I don’t know how I would react to losing my family, but one man in modern times wrote a beautiful well-known hymn called “It is well with my soul.” Here is his story. This story is tragic, yet faith building.
[This story comes from http://www.biblestudycharts.com/A_Daily_Hymn.html%5D
- This hymn was written by a Chicago lawyer, Horatio G. Spafford. You might think to write a worship song titled, ‘It is well with my soul’, you would indeed have to be a rich, successful Chicago lawyer. But the words, “When sorrows like sea billows roll … It is well with my soul”, were not written during the happiest period of Spafford’s life. On the contrary, they came from a man who had suffered almost unimaginable personal tragedy.
- Horatio G. Spafford and his wife, Anna, were pretty well-known in 1860’s Chicago. And this was not just because of Horatio’s legal career and business endeavors. The Spaffords were also prominent supporters and close friends of D.L. Moody, the famous preacher. In 1870, however, things started to go wrong. The Spaffords’ only son was killed by scarlet fever at the age of four. A year later, it was fire rather than fever that struck. Horatio had invested heavily in real estate on the shores of Lake Michigan. In 1871, every one of these holdings was wiped out by the great Chicago Fire.
- Aware of the toll that these disasters had taken on the family, Horatio decided to take his wife and four daughters on a holiday to England. And, not only did they need the rest — DL Moody needed the help. He was traveling around Britain on one of his great evangelistic campaigns. Horatio and Anna planned to join Moody in late 1873. And so, the Spaffords traveled to New York in November, from where they were to catch the French steamer ‘Ville de Havre’ across the Atlantic. Yet just before they set sail, a last-minute business development forced Horatio to delay. Not wanting to ruin the family holiday, Spafford persuaded his family to go as planned. He would follow on later. With this decided, Anna and her four daughters sailed East to Europe while Spafford returned West to Chicago. Just nine days later, Spafford received a telegram from his wife in Wales.

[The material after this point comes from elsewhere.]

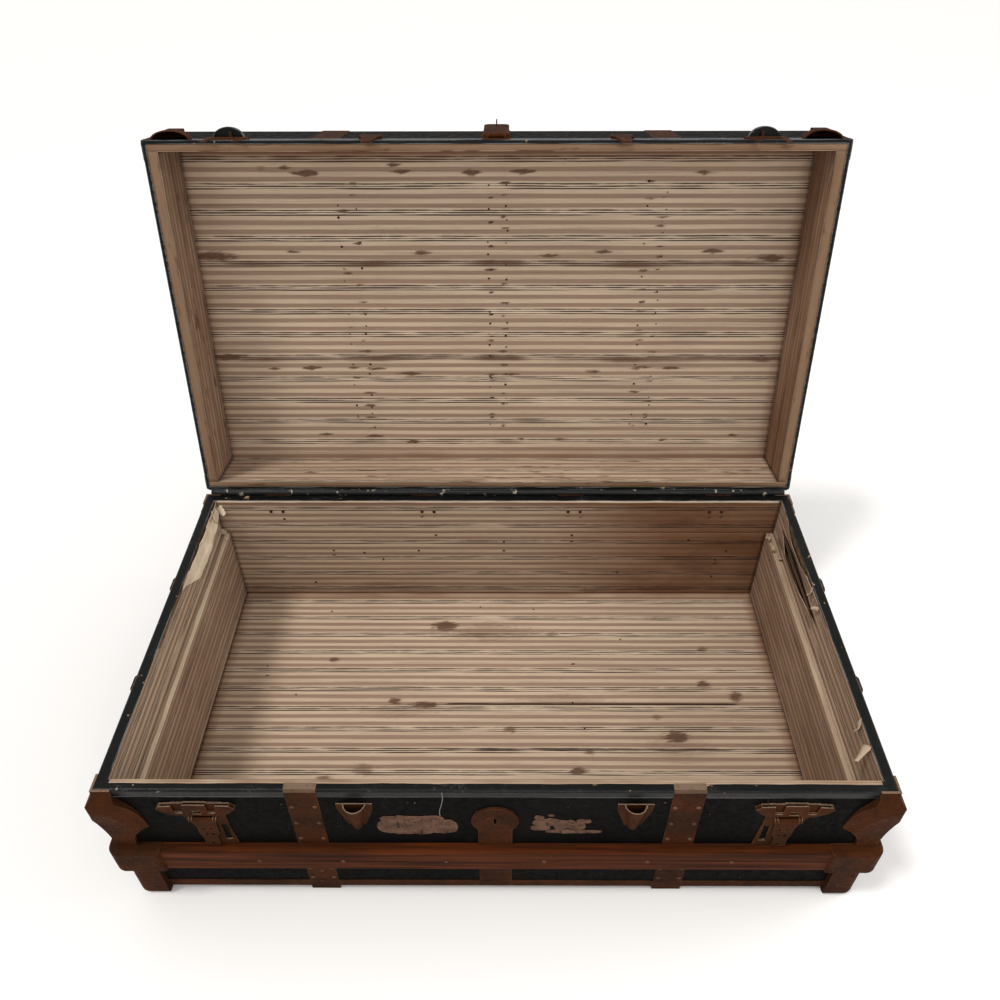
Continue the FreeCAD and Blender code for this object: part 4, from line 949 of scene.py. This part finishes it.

It read: “Saved alone.”
- On November 2nd 1873, the ‘Ville de Havre’ had collided with ‘The Lochearn’, an English vessel. It sank in only 12 minutes, claiming the lives of 226 people. Anna Spafford had stood bravely on the deck, with her daughters Annie, Maggie, Bessie and Tanetta clinging desperately to her. Her last memory had been of her baby being torn violently from her arms by the force of the waters. Anna was only saved from the fate of her daughters by a plank which floated beneath her unconscious body and propped her up. When the survivors of the wreck had been rescued, Mrs. Spafford’s first reaction was one of complete despair. Then she heard a voice speak to her, “You were spared for a purpose.” And she immediately recalled the words of a friend, “It’s easy to be grateful and good when you have so much, but take care that you are not a fair-weather friend to God.”
- Upon hearing the terrible news, Horatio Spafford boarded the next ship out of New York to join his bereaved wife. Bertha Spafford (the fifth daughter of Horatio and Anna born later) explained that during her father’s voyage, the captain of the ship had called him to the bridge. “A careful reckoning has been made”, he said, “and I believe we are now passing the place where the de Havre was wrecked. The water is three miles deep.” Horatio then returned to his cabin and penned the lyrics of his great hymn.
- The words which Spafford wrote that day come from 2 Kings 4:26. They echo the response of the Shunammite woman to the sudden death of her only child. Though we are told “her soul is vexed within her”, she still maintains that ‘It is well.” And Spafford’s song reveals a man whose trust in the Lord is as unwavering as hers was.
- It would be very difficult for any of us to predict how we would react under circumstances similar to those experienced by the Spaffords. But we do know that the God who sustained them would also be with us.
- No matter what circumstances overtake us may we be able to say with Horatio Spafford…
- When peace like a river, attendeth my way,
When sorrows like sea billows roll;
Whatever my lot, Thou hast taught me to say,
It is well, it is well with my soul.Though Satan should buffet, though trials should come,
Let this blest assurance control,
That Christ hath regarded my helpless estate,
And hath shed His own blood for my soul!
It is well … with my soul.
It is well, it is well, with my soul.
How about you today? Maybe you are walking away from God, but He is waiting. What will you do? The choice is yours.